## EXERCISE DATA
·····

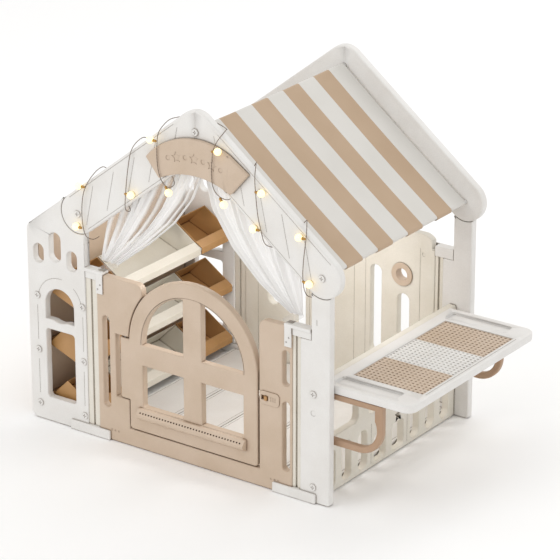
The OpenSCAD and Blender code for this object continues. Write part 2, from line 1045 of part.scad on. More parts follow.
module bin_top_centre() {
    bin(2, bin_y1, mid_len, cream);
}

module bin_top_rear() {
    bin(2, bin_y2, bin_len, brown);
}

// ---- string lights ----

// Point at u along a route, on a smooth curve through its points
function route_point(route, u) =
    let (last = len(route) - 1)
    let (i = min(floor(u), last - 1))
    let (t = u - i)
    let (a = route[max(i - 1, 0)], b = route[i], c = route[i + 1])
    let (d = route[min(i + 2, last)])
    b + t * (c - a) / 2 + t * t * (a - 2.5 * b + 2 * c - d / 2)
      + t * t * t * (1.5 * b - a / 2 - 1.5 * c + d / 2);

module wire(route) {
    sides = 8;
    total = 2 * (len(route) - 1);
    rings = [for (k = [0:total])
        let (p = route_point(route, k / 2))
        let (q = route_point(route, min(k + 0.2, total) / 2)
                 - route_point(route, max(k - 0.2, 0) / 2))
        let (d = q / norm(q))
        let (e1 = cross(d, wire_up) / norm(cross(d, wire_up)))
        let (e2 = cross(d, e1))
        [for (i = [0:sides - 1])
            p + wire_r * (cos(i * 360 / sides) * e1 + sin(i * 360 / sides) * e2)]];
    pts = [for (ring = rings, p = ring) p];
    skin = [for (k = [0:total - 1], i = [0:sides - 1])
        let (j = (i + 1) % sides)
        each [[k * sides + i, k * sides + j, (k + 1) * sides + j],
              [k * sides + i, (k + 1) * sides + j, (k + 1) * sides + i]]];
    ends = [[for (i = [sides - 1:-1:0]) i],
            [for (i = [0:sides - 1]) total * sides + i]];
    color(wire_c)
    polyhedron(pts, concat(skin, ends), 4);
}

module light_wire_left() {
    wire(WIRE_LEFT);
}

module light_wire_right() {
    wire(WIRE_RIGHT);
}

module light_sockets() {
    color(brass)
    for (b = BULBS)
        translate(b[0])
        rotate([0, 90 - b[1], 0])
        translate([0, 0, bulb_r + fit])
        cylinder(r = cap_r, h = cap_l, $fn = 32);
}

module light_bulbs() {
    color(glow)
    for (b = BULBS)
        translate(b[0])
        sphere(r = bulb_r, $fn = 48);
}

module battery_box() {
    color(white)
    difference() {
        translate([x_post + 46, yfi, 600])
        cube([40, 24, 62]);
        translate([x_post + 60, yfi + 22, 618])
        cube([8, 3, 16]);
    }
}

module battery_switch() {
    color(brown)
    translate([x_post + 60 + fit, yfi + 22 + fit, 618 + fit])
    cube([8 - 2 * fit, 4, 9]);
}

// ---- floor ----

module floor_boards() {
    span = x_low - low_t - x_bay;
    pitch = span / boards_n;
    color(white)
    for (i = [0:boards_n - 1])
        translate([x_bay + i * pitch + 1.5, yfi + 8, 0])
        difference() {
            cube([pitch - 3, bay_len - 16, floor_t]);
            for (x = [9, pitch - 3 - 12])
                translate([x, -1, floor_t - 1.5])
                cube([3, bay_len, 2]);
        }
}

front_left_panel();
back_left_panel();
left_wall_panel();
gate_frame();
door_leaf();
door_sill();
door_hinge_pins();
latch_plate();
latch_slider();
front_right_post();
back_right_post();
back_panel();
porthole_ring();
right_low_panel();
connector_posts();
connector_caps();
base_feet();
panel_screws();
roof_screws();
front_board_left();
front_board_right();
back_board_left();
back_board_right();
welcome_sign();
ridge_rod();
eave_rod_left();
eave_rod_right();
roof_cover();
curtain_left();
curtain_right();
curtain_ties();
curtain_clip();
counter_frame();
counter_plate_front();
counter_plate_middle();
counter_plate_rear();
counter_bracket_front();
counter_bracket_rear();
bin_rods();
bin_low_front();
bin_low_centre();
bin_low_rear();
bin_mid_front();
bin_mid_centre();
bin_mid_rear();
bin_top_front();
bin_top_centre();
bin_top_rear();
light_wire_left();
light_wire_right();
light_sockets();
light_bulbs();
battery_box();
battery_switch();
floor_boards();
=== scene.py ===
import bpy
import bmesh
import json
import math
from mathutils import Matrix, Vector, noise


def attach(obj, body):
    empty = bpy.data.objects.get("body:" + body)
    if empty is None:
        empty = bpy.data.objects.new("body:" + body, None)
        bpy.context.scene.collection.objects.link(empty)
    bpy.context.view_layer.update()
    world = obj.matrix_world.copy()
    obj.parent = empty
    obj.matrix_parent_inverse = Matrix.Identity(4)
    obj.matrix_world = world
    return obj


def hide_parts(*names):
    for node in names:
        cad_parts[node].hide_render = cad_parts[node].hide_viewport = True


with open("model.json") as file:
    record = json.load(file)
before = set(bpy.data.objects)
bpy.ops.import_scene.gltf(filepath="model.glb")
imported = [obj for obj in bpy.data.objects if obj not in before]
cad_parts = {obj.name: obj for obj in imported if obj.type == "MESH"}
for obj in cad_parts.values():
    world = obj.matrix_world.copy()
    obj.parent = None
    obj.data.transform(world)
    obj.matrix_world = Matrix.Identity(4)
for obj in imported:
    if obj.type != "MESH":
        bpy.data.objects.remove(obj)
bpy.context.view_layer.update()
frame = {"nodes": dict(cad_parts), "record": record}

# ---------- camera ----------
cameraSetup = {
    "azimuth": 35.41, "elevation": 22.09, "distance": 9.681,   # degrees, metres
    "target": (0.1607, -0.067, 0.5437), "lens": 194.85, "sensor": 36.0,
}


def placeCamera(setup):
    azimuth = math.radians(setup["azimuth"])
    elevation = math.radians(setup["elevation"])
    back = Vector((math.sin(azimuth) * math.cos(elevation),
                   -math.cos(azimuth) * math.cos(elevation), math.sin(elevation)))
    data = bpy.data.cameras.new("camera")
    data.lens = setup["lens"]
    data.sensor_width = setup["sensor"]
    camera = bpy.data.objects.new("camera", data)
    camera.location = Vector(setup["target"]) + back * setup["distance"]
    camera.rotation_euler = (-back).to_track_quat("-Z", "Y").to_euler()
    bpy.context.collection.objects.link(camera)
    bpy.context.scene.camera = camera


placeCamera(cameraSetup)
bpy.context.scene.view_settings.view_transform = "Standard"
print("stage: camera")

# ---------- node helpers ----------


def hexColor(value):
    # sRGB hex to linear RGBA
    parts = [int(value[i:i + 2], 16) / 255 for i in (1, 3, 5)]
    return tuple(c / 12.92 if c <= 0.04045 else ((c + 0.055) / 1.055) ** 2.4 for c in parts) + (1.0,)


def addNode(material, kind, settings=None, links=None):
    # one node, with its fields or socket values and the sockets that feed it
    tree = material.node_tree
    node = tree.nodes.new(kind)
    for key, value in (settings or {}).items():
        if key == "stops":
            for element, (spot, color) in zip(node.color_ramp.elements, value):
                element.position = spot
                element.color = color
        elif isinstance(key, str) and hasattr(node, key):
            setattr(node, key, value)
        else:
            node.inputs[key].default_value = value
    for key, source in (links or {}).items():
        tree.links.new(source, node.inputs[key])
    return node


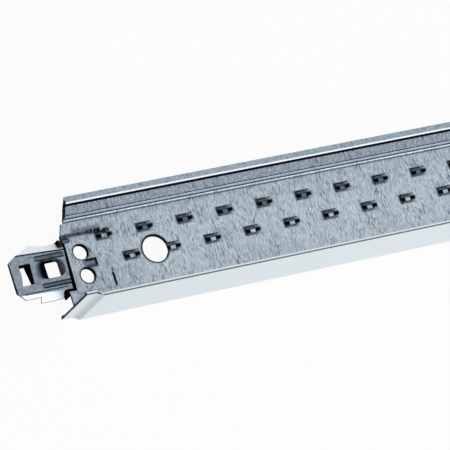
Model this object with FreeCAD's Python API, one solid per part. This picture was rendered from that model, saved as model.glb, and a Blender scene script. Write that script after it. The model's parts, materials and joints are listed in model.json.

·····

Reproduce exactly the lines that run from the start of the records to the line with "1.5 * c + d / 2);", both included.

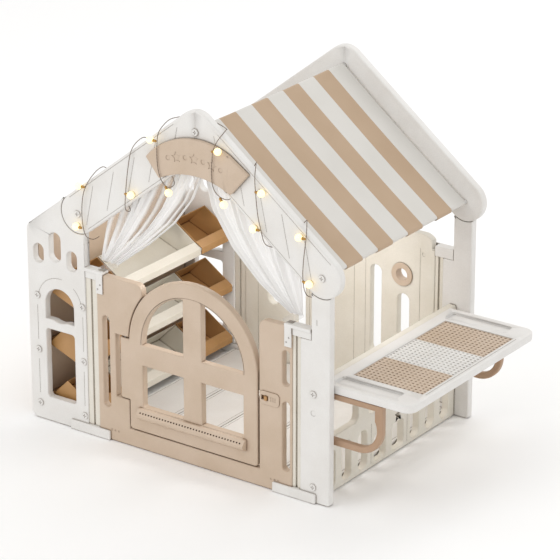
The OpenSCAD and Blender code for this object continues. Write part 2, from line 1045 of part.scad on. More parts follow.
module bin_top_centre() {
    bin(2, bin_y1, mid_len, cream);
}

module bin_top_rear() {
    bin(2, bin_y2, bin_len, brown);
}

// ---- string lights ----

// Point at u along a route, on a smooth curve through its points
function route_point(route, u) =
    let (last = len(route) - 1)
    let (i = min(floor(u), last - 1))
    let (t = u - i)
    let (a = route[max(i - 1, 0)], b = route[i], c = route[i + 1])
    let (d = route[min(i + 2, last)])
    b + t * (c - a) / 2 + t * t * (a - 2.5 * b + 2 * c - d / 2)
      + t * t * t * (1.5 * b - a / 2 - 1.5 * c + d / 2);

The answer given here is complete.